OBJECTIVE – Copy out the listing exactly.

--- begin ---

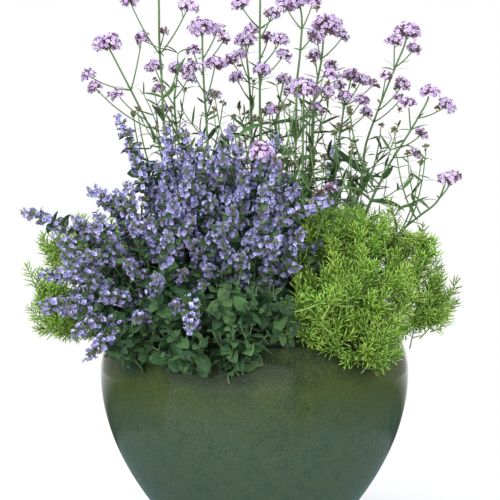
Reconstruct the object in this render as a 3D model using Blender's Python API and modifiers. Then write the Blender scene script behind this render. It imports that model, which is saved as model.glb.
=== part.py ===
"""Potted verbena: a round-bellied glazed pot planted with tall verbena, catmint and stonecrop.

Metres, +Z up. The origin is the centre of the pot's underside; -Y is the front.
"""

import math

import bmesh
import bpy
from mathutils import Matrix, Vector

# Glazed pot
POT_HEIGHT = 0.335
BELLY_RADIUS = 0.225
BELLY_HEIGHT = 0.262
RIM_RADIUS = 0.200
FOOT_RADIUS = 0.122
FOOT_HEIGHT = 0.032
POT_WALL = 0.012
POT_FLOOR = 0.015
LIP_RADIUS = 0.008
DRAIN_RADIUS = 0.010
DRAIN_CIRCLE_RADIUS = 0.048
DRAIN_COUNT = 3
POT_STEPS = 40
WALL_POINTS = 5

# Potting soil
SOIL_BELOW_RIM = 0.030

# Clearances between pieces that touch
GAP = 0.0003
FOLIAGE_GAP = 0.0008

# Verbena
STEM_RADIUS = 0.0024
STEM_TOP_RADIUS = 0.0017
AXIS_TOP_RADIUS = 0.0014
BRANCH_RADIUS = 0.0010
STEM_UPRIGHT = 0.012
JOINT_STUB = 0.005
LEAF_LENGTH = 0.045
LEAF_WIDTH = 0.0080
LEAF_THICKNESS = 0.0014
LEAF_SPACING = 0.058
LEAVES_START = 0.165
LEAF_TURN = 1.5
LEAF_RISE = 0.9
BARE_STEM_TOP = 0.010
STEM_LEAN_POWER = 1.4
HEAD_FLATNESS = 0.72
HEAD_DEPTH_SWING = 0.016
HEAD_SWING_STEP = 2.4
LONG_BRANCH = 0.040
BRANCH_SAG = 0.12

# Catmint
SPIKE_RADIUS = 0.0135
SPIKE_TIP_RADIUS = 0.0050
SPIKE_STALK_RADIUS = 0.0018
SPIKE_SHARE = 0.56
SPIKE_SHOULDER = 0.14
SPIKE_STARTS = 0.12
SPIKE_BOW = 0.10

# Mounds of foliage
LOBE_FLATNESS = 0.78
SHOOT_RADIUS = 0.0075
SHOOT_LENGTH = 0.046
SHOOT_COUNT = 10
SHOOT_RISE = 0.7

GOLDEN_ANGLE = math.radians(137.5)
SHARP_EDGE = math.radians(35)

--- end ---

EXERCISE SOLUTION –
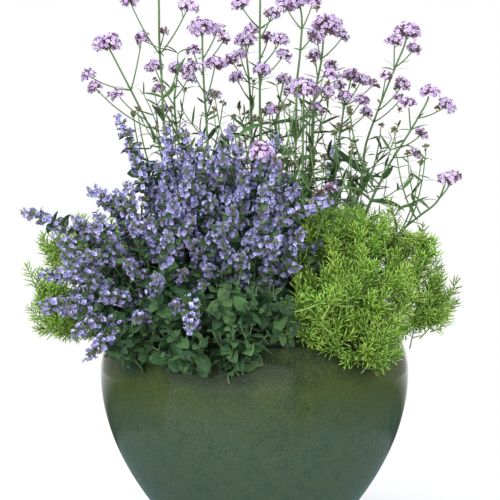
Reconstruct the object in this render as a 3D model using Blender's Python API and modifiers. Then write the Blender scene script behind this render. It imports that model, which is saved as model.glb.
=== part.py ===
"""Potted verbena: a round-bellied glazed pot planted with tall verbena, catmint and stonecrop.

Metres, +Z up. The origin is the centre of the pot's underside; -Y is the front.
"""

import math

import bmesh
import bpy
from mathutils import Matrix, Vector

# Glazed pot
POT_HEIGHT = 0.335
BELLY_RADIUS = 0.225
BELLY_HEIGHT = 0.262
RIM_RADIUS = 0.200
FOOT_RADIUS = 0.122
FOOT_HEIGHT = 0.032
POT_WALL = 0.012
POT_FLOOR = 0.015
LIP_RADIUS = 0.008
DRAIN_RADIUS = 0.010
DRAIN_CIRCLE_RADIUS = 0.048
DRAIN_COUNT = 3
POT_STEPS = 40
WALL_POINTS = 5

# Potting soil
SOIL_BELOW_RIM = 0.030

# Clearances between pieces that touch
GAP = 0.0003
FOLIAGE_GAP = 0.0008

# Verbena
STEM_RADIUS = 0.0024
STEM_TOP_RADIUS = 0.0017
AXIS_TOP_RADIUS = 0.0014
BRANCH_RADIUS = 0.0010
STEM_UPRIGHT = 0.012
JOINT_STUB = 0.005
LEAF_LENGTH = 0.045
LEAF_WIDTH = 0.0080
LEAF_THICKNESS = 0.0014
LEAF_SPACING = 0.058
LEAVES_START = 0.165
LEAF_TURN = 1.5
LEAF_RISE = 0.9
BARE_STEM_TOP = 0.010
STEM_LEAN_POWER = 1.4
HEAD_FLATNESS = 0.72
HEAD_DEPTH_SWING = 0.016
HEAD_SWING_STEP = 2.4
LONG_BRANCH = 0.040
BRANCH_SAG = 0.12

# Catmint
SPIKE_RADIUS = 0.0135
SPIKE_TIP_RADIUS = 0.0050
SPIKE_STALK_RADIUS = 0.0018
SPIKE_SHARE = 0.56
SPIKE_SHOULDER = 0.14
SPIKE_STARTS = 0.12
SPIKE_BOW = 0.10

# Mounds of foliage
LOBE_FLATNESS = 0.78
SHOOT_RADIUS = 0.0075
SHOOT_LENGTH = 0.046
SHOOT_COUNT = 10
SHOOT_RISE = 0.7

GOLDEN_ANGLE = math.radians(137.5)
SHARP_EDGE = math.radians(35)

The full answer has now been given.